Thirteen years ago I was out-patient hospitalized for treatment of severe depression and anxiety. Then another hospitalization four years later, both in-patient and out-patient for the same issues. Even though I was in weekly therapy sessions and on medications, I had suicidal thoughts and so agitated I could not focus on the simplest task.
I questioned why therapy did “stick.” A change in meds and therapists helped and progress was slow but not finalized like I thought it would be. I was under the impression that once you spoke your personal story, that was the end of the issue. Of course I was wrong about that. It’s not like portrayed on television.
Susan shares similar frustrations dealing with her sexual abuse. I’m trying to fix it but can’t. It’s like we are going in circles.
I’ve recalled something I drew in an art therapy session of what is going on. How I think therapy works, at least for me. I’ve discussed the concept with Susan and she thinks his has some application for her. This is what I drew:
The spiral represents my life’s journey or the path I am on. I can apply any time scale to the spiral; one revolution could be an hour, day, week, year or years, or a lifetime. The red diagonal line represents an aspect of my mental health issue. It could the dark valley of depression, physical or sexual abuse, the death of a loved one, shame, etc.

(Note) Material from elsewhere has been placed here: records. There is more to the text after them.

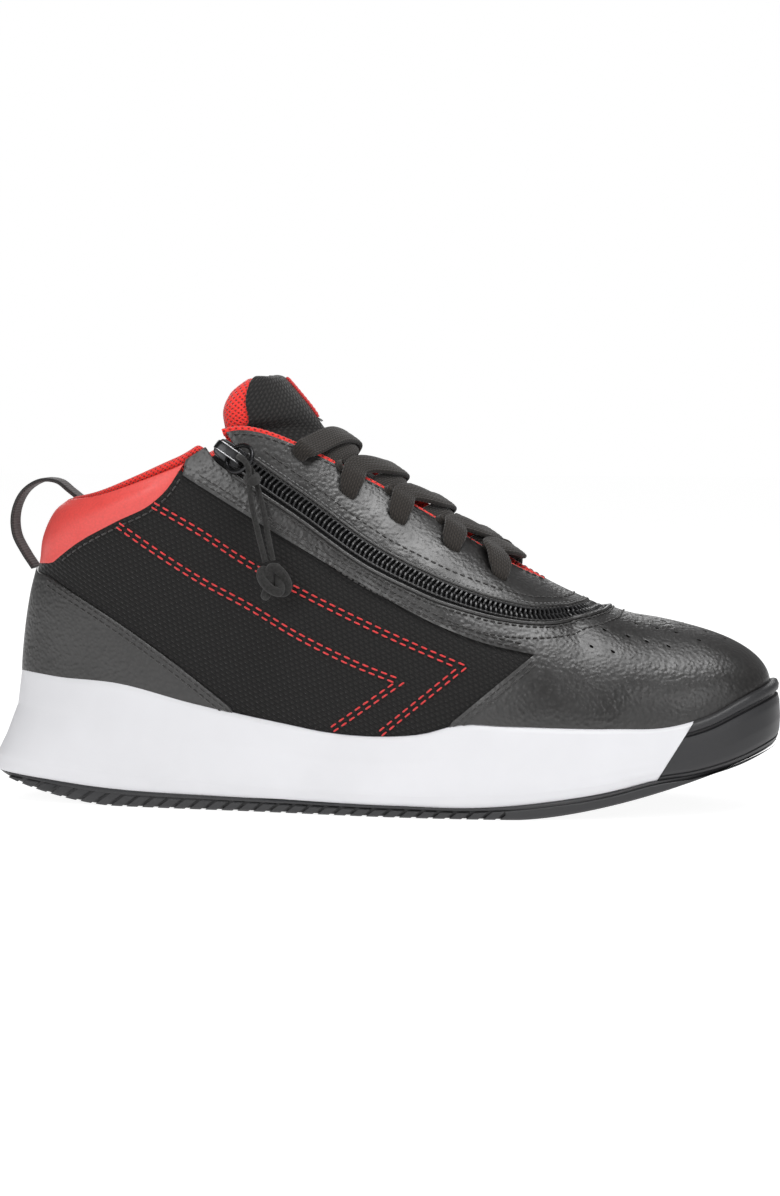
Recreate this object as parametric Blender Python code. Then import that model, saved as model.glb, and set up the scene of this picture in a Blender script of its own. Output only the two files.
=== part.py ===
"""Basketball high top with a wrap-around zip, right foot.

The shoe stands on z = 0 with its toe towards +X and its outer (lateral) side
towards -Y.  Every number below is in millimetres; finish() converts meshes.

The upper is one smooth skin: at each fraction q of the way from heel to toe a
Bezier curve climbs from the sole's feather line to the collar, the throat or
the ridge over the toes.  Panels, linings and tapes are pieces of that skin at
different depths, so they lie on one another with thin gaps between them.
"""
from math import cos, pi, radians, sin

import bmesh
import bpy
import numpy as np
from mathutils import Matrix, Vector
from mathutils.geometry import delaunay_2d_cdt

MM = 0.001
OBJECT = "basketball_high_top"

# ---- sole ----------------------------------------------------------------
HEEL_X, TOE_X = -118.0, 119.5        # ends of the feather line
FEATHER_INSET = 5.0                  # feather line inside the sole's widest line
PLAN_U = [0, .18, .36, .55, .70, .86, 1]
LATERAL_HALF = [33, 35.5, 38, 45.5, 49, 47, 44]
MEDIAL_HALF = [32, 34, 33.5, 39, 45, 46, 43]
TOE_SWING = 3.0                      # toe tip's shift towards the big toe
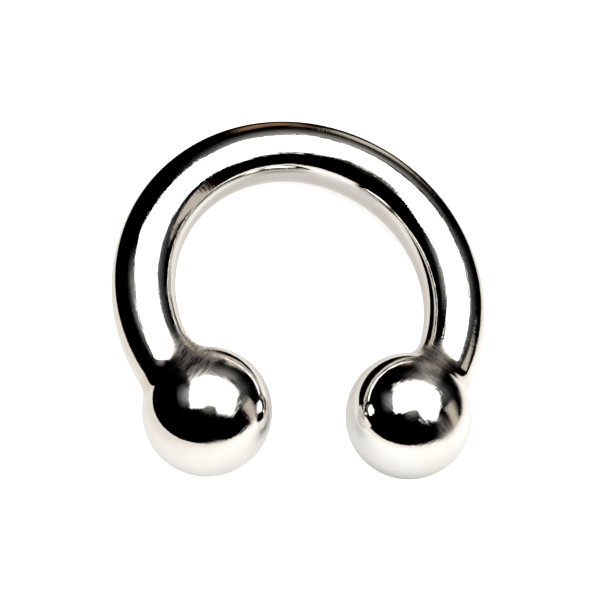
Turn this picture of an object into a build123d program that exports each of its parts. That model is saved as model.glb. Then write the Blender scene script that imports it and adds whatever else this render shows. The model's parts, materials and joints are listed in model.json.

I see myself at the beginning of the spiral at the intersection of the issue at the red line. I face the issue, talk about it, and work on it and try to resolve it the best I can with the tools I have. I get to some resolution of the issue and I move along the black line. At some point I again meet the red line (issue) again. I get frustrated, angry, and depressed that I have to face the issue again (Yes, I can get depressed about being depressed.) But I am not at the same place in my life I was before; maybe I am a little bit stronger, maybe I’ve gained some understanding since the last meeting. I again work on the issues and continue on my journey on the spiral and eventually I meet the issue again. I may have discussed the problem a few times in therapy or read and article on the subject or maybe I’m on different meds.
The journey continues round and round. At each intersection I deal with the problem again. But each time I am in a different place in life. I am not in the same place as the last meeting. There is growth along the path. It is hard to see or understand that I am making progress, but I am. I’ve found with some issues in my life, the power of the red line is reduced because I keep confronting the issue and address it as best I can at that time.
I remember this diagram when I think I came to terms with something and I find it is with me again. I use this analogy to help remind Susan of the progress she when she thinks her progress in too slow or she thinks she has not made any progress.
No analogy is perfect but this is something we use to get us through difficult episodes. The journey will continue forever.